= EXERCISE DESCRIPTION =
Set down the lines from the one containing "make_rear_shell()" to the one containing "cad_parts[member].parent = rigid_bodies[body]", both lines included, exactly as they stand and with no other lines.

## Start GIVEN RECORDS

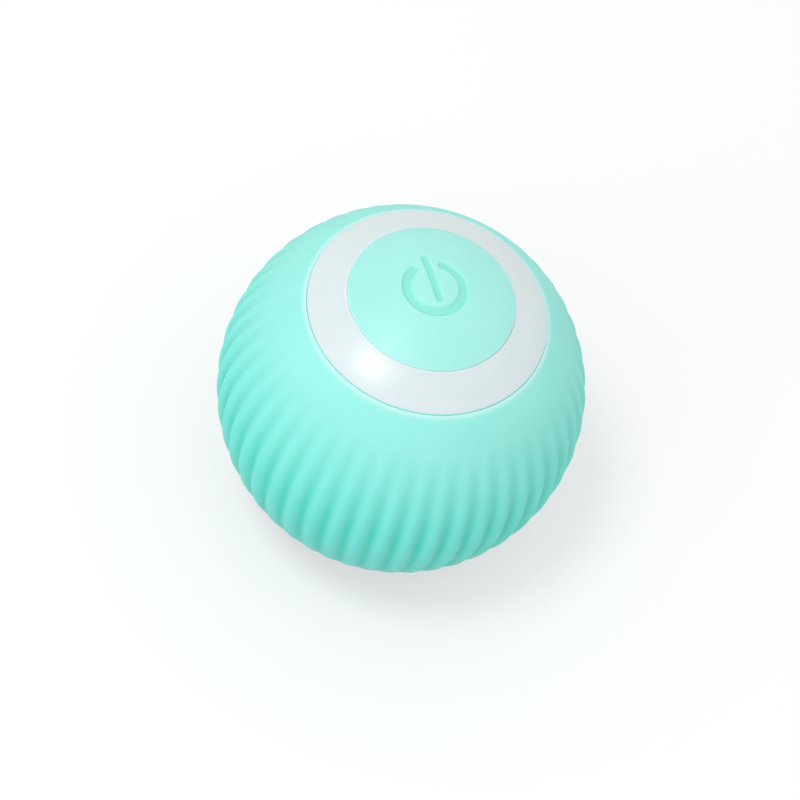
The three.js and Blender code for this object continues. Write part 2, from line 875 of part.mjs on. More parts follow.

## End GIVEN RECORDS
## Start GIVEN RECORDS

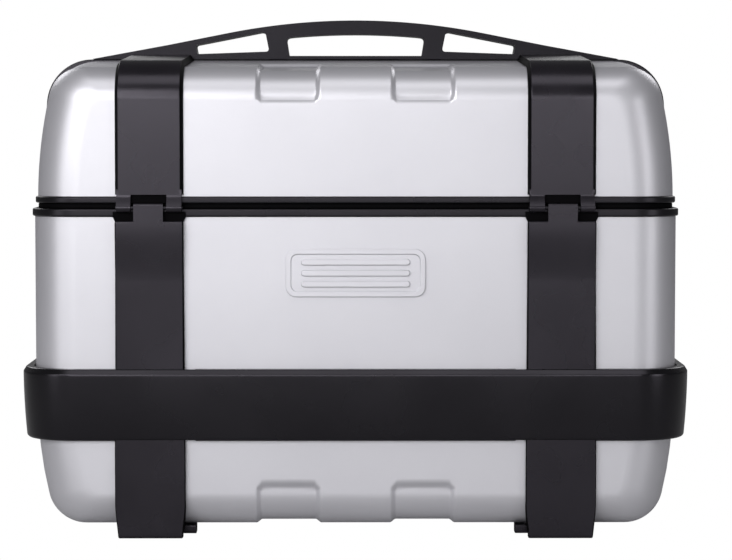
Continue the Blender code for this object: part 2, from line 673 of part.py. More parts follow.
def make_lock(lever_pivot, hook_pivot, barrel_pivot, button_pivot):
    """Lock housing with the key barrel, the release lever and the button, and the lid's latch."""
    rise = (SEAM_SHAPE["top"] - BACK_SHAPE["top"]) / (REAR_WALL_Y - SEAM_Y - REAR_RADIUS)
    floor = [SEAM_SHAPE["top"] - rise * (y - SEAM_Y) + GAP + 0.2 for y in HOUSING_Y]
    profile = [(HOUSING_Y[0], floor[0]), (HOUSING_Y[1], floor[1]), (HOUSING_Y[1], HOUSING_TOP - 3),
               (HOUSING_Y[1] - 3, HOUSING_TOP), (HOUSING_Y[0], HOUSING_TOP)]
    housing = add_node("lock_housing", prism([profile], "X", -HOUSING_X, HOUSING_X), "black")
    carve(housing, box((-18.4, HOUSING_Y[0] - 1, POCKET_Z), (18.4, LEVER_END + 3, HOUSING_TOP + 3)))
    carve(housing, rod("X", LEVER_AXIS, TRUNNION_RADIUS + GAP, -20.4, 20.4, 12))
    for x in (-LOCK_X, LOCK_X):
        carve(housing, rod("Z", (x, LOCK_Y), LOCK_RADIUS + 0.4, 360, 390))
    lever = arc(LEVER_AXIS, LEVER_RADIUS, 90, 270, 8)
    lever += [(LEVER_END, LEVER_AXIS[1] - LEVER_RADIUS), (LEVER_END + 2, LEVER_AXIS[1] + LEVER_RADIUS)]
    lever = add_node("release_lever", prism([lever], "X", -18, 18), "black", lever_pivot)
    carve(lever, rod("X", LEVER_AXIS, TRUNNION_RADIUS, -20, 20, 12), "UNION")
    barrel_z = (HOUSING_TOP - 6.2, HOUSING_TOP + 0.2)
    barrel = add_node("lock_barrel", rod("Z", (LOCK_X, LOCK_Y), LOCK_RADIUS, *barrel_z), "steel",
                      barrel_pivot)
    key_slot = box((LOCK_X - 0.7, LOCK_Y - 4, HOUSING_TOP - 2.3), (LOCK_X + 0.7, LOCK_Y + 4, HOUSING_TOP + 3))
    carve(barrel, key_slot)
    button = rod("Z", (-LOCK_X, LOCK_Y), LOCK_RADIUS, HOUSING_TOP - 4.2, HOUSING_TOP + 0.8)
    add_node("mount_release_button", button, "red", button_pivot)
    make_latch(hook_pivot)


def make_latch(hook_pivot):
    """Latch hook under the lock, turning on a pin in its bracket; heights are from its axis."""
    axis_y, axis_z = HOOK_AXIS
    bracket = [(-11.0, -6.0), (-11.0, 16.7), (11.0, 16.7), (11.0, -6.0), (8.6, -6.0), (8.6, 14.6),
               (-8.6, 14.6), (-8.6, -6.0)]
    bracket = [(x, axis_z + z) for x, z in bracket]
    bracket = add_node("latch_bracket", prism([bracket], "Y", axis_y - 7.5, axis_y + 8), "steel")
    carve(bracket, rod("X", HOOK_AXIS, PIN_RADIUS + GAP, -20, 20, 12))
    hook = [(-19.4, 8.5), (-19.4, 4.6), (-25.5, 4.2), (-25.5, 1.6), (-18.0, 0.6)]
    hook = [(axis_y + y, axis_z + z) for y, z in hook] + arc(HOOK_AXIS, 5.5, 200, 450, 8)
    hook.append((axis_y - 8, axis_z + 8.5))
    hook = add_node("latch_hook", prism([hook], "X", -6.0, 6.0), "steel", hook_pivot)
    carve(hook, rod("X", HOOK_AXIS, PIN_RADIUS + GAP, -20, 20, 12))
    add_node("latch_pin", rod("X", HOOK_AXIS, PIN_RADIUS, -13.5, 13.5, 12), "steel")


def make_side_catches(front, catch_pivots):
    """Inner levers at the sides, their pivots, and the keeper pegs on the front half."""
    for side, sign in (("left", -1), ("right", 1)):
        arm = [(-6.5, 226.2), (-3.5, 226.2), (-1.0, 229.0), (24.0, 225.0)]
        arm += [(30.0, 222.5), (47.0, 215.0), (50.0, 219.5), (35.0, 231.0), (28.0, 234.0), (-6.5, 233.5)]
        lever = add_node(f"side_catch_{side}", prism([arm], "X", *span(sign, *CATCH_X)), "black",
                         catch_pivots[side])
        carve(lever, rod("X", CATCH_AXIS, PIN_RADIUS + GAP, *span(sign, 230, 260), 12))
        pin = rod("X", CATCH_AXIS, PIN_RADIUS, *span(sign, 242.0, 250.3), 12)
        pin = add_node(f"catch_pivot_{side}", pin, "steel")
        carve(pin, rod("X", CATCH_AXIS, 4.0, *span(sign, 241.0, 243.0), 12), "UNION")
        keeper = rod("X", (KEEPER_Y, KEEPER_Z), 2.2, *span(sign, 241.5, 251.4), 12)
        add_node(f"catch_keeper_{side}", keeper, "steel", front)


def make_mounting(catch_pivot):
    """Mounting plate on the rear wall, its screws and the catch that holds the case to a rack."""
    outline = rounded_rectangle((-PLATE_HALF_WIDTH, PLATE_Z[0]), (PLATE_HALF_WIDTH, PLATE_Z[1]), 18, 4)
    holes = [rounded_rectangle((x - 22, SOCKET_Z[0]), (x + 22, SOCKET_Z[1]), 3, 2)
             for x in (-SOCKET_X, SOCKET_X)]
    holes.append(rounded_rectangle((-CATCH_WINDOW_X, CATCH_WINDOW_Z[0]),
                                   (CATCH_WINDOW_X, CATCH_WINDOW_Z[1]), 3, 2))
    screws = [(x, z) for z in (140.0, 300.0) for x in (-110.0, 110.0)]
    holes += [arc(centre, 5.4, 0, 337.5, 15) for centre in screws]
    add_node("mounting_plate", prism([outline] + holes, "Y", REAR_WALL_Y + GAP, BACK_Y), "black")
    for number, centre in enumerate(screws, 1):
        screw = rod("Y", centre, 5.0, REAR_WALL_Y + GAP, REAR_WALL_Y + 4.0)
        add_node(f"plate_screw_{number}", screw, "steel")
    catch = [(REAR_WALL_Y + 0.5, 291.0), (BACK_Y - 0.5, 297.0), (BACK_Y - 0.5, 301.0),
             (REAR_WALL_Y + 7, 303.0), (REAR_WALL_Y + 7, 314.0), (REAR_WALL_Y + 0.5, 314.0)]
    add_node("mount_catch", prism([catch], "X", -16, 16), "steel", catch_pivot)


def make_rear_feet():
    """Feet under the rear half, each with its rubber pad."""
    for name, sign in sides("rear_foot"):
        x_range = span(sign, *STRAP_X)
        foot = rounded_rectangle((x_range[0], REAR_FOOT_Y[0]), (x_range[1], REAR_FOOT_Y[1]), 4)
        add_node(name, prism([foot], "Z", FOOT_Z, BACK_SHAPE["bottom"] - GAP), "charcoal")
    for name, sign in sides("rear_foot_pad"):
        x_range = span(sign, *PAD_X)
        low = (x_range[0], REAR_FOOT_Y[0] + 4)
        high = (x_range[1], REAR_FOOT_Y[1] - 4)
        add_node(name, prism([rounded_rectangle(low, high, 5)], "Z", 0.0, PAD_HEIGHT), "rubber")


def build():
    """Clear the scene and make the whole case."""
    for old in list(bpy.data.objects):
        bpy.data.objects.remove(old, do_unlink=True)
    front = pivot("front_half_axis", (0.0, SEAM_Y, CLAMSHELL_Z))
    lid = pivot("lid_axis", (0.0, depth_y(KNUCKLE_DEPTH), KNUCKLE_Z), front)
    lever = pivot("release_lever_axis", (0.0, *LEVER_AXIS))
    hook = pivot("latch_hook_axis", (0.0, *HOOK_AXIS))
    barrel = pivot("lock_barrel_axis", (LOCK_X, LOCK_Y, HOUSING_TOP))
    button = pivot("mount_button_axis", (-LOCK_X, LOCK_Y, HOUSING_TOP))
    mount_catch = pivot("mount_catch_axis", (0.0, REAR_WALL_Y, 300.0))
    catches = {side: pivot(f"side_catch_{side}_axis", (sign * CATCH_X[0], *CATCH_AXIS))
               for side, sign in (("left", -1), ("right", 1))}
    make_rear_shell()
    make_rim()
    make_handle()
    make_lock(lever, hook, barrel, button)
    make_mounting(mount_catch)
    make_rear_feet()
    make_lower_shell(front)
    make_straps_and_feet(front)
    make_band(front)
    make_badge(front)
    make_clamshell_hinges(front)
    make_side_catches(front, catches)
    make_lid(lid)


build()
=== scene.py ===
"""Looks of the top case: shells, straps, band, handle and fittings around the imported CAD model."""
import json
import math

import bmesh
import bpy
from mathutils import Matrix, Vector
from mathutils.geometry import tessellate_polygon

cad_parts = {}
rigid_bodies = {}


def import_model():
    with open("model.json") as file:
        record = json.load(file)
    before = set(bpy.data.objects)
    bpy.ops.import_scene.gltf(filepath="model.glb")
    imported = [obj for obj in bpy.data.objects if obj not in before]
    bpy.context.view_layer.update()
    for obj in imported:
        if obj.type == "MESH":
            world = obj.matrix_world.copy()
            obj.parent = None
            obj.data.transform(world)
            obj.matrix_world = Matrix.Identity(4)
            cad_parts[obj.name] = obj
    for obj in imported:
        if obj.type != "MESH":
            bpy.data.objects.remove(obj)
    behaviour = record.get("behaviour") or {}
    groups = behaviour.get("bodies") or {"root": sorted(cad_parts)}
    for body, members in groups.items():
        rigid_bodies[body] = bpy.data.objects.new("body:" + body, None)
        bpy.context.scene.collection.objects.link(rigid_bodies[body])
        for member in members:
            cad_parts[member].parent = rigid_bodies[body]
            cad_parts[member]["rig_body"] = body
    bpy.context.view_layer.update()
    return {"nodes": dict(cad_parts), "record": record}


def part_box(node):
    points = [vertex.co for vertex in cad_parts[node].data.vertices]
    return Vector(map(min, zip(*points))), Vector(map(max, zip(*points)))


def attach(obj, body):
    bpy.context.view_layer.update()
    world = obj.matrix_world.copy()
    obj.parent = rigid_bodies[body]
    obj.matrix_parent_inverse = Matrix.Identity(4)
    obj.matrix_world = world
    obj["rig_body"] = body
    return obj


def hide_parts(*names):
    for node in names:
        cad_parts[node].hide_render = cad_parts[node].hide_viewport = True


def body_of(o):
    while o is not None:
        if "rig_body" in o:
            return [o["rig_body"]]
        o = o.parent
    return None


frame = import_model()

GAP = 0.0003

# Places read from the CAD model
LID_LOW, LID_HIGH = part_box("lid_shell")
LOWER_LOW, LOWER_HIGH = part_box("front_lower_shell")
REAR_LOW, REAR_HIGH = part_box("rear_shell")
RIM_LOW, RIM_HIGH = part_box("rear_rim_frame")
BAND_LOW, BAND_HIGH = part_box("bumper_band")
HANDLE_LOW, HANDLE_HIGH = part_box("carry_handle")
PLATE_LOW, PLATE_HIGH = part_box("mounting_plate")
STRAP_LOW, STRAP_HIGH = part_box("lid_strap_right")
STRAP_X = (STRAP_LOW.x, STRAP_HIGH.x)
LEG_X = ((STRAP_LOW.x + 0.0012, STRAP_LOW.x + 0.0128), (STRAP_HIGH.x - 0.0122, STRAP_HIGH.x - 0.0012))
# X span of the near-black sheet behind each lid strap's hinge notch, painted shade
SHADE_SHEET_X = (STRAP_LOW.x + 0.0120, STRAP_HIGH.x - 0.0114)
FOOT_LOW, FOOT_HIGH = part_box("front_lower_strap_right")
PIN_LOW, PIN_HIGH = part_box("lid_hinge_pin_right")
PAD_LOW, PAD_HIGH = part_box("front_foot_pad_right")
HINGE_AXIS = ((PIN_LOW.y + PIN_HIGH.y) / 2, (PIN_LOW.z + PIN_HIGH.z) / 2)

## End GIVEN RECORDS

= THE SOLUTION =
    make_rear_shell()
    make_rim()
    make_handle()
    make_lock(lever, hook, barrel, button)
    make_mounting(mount_catch)
    make_rear_feet()
    make_lower_shell(front)
    make_straps_and_feet(front)
    make_band(front)
    make_badge(front)
    make_clamshell_hinges(front)
    make_side_catches(front, catches)
    make_lid(lid)


build()
=== scene.py ===
"""Looks of the top case: shells, straps, band, handle and fittings around the imported CAD model."""
import json
import math

import bmesh
import bpy
from mathutils import Matrix, Vector
from mathutils.geometry import tessellate_polygon

cad_parts = {}
rigid_bodies = {}


def import_model():
    with open("model.json") as file:
        record = json.load(file)
    before = set(bpy.data.objects)
    bpy.ops.import_scene.gltf(filepath="model.glb")
    imported = [obj for obj in bpy.data.objects if obj not in before]
    bpy.context.view_layer.update()
    for obj in imported:
        if obj.type == "MESH":
            world = obj.matrix_world.copy()
            obj.parent = None
            obj.data.transform(world)
            obj.matrix_world = Matrix.Identity(4)
            cad_parts[obj.name] = obj
    for obj in imported:
        if obj.type != "MESH":
            bpy.data.objects.remove(obj)
    behaviour = record.get("behaviour") or {}
    groups = behaviour.get("bodies") or {"root": sorted(cad_parts)}
    for body, members in groups.items():
        rigid_bodies[body] = bpy.data.objects.new("body:" + body, None)
        bpy.context.scene.collection.objects.link(rigid_bodies[body])
        for member in members:
            cad_parts[member].parent = rigid_bodies[body]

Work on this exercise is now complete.